**WHAT IS REQUIRED:** Take the lines from the beginning of the data below through the line holding "INSIDE_ARC = 250.0 * MM" and return exactly those.

**RECORDED DATA:**
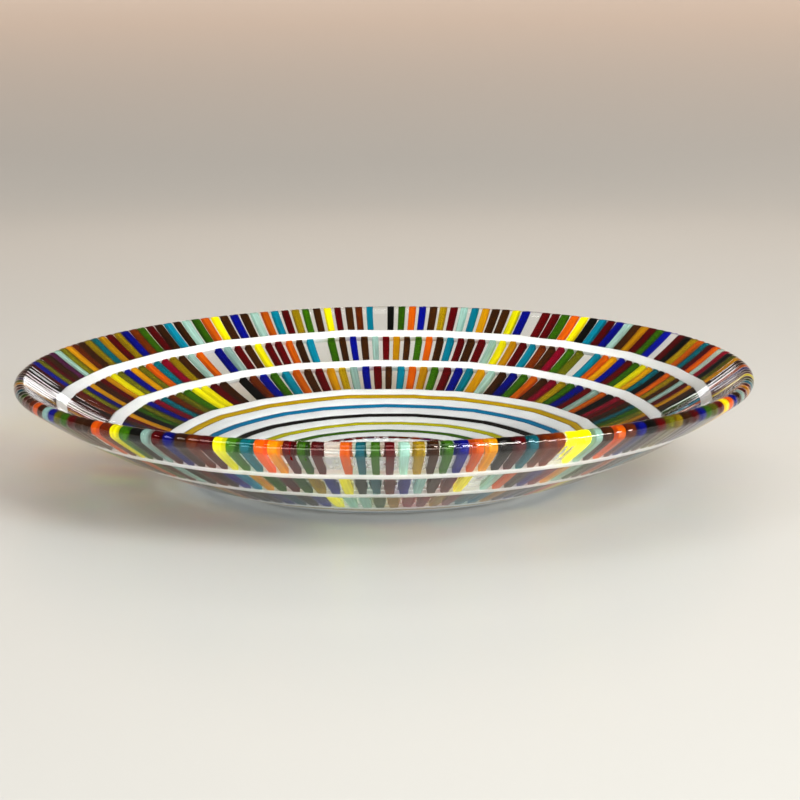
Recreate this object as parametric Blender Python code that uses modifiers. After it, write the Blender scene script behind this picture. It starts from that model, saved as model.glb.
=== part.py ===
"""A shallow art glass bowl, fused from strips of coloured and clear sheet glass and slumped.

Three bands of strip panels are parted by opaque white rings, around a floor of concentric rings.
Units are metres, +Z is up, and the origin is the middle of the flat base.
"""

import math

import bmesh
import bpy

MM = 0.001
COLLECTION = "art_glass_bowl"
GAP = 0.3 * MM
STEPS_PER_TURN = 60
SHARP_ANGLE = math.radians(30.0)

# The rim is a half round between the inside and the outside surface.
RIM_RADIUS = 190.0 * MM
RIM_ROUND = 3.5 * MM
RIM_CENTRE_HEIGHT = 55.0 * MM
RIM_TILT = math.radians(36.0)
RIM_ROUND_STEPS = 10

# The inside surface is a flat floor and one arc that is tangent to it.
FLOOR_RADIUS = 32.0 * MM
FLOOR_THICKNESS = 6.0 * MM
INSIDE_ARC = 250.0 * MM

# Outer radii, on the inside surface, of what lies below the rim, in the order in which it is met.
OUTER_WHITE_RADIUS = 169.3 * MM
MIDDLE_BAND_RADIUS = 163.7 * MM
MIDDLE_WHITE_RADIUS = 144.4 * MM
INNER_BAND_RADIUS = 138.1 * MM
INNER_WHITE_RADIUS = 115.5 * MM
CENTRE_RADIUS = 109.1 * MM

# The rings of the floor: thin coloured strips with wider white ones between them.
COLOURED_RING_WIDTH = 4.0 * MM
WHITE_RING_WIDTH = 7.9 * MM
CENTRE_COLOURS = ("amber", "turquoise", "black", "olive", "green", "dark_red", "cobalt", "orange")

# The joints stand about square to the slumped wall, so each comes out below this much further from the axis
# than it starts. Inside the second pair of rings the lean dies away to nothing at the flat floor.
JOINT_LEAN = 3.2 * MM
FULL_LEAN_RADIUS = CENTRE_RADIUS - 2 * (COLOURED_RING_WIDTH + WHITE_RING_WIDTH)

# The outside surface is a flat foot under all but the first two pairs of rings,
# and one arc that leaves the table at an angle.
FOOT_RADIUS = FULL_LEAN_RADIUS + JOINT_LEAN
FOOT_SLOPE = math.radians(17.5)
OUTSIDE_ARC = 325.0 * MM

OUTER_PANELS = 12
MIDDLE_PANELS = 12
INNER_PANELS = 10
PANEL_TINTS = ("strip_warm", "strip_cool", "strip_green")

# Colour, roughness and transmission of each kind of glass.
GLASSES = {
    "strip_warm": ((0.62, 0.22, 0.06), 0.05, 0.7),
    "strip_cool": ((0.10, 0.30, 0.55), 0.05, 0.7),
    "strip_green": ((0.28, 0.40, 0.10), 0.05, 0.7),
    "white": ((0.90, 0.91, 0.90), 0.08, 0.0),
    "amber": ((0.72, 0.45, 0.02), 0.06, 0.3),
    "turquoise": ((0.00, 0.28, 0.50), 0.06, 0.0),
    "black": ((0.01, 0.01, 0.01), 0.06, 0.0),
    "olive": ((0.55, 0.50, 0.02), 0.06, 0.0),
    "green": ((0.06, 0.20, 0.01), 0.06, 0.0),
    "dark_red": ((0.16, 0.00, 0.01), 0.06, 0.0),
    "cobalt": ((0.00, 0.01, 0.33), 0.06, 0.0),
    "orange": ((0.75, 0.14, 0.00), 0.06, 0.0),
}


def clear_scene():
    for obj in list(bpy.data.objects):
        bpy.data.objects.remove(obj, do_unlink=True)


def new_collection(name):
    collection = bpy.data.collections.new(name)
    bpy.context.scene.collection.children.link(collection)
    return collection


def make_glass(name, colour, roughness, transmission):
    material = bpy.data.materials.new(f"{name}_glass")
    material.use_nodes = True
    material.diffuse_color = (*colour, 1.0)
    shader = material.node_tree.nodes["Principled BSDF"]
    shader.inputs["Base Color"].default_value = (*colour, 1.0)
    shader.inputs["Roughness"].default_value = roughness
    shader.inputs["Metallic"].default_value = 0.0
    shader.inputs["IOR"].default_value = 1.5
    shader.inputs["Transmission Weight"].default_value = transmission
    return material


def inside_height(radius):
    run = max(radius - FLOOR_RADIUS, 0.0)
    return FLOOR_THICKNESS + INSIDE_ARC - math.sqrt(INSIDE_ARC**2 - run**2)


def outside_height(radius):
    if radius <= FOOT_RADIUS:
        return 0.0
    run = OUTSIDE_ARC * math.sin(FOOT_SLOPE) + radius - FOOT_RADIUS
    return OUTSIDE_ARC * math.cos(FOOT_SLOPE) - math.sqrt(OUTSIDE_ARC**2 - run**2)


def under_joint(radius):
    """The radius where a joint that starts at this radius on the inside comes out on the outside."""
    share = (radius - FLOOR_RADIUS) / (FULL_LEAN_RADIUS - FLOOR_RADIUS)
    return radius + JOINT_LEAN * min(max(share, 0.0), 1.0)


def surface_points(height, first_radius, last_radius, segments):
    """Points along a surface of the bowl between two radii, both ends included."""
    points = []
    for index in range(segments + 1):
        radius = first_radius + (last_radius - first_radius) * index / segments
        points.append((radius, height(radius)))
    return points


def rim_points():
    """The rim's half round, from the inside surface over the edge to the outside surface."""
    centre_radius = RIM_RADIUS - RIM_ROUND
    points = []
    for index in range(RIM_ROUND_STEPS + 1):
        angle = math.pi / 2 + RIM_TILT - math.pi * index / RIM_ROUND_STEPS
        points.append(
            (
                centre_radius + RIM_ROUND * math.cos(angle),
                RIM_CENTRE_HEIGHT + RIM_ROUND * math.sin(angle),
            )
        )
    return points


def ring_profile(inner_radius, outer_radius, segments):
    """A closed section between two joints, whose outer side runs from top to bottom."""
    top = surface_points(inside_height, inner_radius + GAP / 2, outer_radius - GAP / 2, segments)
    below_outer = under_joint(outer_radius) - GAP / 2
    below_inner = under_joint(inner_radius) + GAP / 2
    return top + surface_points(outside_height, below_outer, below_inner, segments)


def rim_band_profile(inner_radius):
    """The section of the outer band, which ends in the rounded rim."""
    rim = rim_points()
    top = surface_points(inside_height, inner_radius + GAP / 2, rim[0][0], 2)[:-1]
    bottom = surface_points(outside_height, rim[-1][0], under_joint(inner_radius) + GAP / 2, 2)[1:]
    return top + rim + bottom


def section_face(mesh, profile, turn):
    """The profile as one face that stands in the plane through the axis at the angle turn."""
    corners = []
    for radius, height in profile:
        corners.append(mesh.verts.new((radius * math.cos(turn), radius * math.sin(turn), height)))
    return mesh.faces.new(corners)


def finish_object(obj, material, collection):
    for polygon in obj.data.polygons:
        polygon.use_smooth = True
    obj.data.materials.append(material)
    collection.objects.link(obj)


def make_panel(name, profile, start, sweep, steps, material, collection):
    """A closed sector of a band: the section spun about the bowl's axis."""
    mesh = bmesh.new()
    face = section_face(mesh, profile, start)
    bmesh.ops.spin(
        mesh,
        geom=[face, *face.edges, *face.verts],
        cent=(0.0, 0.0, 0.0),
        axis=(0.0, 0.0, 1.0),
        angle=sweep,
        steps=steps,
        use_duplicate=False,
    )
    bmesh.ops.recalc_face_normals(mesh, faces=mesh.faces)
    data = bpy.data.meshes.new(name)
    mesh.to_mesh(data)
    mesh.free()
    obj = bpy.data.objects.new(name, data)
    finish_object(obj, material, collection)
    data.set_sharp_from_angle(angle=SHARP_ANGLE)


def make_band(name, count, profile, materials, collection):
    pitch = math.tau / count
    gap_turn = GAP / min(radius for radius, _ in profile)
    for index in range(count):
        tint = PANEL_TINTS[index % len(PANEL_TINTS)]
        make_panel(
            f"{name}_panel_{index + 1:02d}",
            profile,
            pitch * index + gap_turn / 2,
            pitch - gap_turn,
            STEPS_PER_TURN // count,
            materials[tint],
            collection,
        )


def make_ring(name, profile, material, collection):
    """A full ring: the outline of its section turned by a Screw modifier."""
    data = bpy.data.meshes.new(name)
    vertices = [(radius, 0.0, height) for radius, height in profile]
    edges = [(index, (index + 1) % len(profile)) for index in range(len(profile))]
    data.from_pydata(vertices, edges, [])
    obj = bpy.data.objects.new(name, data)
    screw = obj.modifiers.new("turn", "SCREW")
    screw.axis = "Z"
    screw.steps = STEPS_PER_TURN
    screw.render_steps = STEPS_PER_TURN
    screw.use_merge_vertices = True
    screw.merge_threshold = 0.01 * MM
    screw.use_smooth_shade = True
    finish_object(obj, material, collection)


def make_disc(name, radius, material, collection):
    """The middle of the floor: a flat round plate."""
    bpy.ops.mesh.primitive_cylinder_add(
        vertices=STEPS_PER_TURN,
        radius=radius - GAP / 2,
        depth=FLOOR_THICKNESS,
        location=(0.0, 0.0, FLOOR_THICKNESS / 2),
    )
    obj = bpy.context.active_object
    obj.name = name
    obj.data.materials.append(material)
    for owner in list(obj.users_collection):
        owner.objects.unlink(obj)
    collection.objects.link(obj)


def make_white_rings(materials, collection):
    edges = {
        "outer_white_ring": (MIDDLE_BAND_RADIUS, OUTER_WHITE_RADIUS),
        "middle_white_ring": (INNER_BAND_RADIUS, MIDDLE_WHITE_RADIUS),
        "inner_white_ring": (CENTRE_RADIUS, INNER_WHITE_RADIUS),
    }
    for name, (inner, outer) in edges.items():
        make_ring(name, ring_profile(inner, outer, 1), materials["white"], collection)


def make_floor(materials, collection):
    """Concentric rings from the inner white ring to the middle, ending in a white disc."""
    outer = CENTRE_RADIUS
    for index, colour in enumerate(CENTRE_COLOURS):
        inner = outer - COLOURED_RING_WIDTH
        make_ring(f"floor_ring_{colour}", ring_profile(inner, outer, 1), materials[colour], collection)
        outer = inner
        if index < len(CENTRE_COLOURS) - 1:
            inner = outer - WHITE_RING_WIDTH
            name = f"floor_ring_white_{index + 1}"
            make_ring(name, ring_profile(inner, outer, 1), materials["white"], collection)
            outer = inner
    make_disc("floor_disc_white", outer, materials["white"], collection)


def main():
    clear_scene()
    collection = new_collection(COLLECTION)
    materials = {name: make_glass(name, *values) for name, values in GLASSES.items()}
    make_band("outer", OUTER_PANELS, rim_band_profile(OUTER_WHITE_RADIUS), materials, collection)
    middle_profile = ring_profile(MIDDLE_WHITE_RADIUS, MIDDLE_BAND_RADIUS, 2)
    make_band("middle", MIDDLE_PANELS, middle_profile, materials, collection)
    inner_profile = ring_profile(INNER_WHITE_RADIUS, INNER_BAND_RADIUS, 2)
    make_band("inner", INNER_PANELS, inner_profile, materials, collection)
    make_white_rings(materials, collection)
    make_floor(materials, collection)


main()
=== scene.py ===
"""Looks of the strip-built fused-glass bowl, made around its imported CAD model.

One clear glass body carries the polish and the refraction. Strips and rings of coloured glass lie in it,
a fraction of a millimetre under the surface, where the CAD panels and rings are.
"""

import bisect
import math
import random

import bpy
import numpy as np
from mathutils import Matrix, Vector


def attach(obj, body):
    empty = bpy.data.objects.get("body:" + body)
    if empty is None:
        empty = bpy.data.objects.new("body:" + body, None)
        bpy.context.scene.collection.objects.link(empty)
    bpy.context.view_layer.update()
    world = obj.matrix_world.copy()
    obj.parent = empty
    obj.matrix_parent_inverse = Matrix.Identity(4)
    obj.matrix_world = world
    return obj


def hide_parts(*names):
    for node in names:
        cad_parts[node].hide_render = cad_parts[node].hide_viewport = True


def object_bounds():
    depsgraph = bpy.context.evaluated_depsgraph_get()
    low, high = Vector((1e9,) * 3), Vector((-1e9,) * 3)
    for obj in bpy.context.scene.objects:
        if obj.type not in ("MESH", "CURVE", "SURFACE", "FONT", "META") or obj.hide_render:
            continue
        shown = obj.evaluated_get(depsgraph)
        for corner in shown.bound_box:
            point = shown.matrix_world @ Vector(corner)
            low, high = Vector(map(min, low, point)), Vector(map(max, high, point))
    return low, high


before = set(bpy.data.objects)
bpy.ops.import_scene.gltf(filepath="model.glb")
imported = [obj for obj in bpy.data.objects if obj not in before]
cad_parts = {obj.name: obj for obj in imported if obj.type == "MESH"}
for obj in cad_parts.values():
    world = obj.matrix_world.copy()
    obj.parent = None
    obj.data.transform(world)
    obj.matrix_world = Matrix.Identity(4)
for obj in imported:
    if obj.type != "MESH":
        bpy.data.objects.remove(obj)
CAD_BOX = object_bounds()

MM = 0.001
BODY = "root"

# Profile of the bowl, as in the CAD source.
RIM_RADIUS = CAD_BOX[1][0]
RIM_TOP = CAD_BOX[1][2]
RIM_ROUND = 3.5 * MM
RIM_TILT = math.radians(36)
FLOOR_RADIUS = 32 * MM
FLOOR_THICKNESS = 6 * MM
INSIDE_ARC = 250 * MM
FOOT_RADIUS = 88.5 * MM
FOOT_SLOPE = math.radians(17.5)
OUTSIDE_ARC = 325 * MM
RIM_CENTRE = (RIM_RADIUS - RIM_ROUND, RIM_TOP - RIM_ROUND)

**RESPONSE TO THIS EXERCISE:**
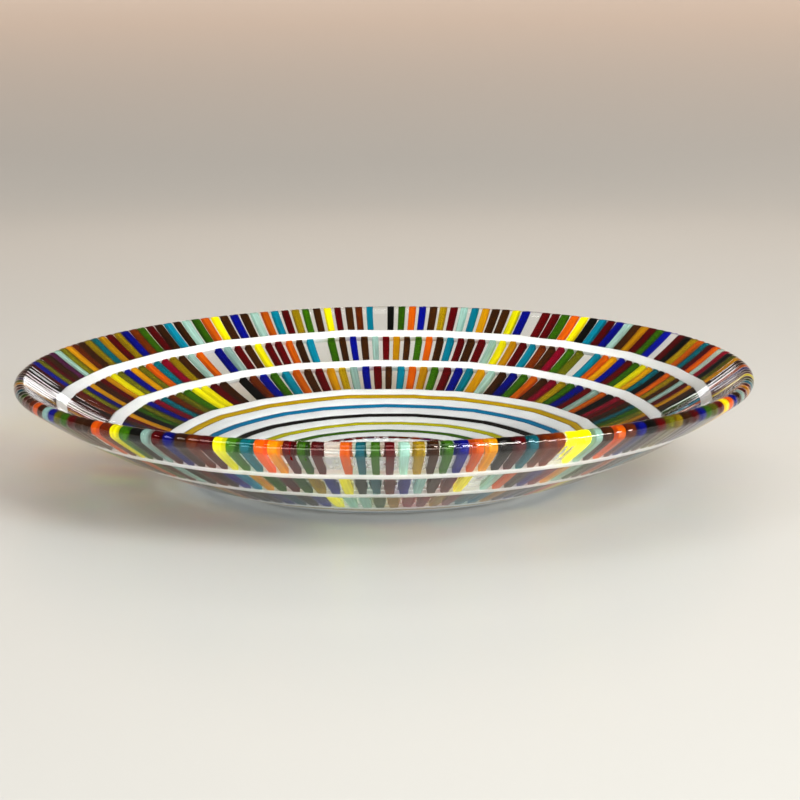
Recreate this object as parametric Blender Python code that uses modifiers. After it, write the Blender scene script behind this picture. It starts from that model, saved as model.glb.
=== part.py ===
"""A shallow art glass bowl, fused from strips of coloured and clear sheet glass and slumped.

Three bands of strip panels are parted by opaque white rings, around a floor of concentric rings.
Units are metres, +Z is up, and the origin is the middle of the flat base.
"""

import math

import bmesh
import bpy

MM = 0.001
COLLECTION = "art_glass_bowl"
GAP = 0.3 * MM
STEPS_PER_TURN = 60
SHARP_ANGLE = math.radians(30.0)

# The rim is a half round between the inside and the outside surface.
RIM_RADIUS = 190.0 * MM
RIM_ROUND = 3.5 * MM
RIM_CENTRE_HEIGHT = 55.0 * MM
RIM_TILT = math.radians(36.0)
RIM_ROUND_STEPS = 10

# The inside surface is a flat floor and one arc that is tangent to it.
FLOOR_RADIUS = 32.0 * MM
FLOOR_THICKNESS = 6.0 * MM
INSIDE_ARC = 250.0 * MM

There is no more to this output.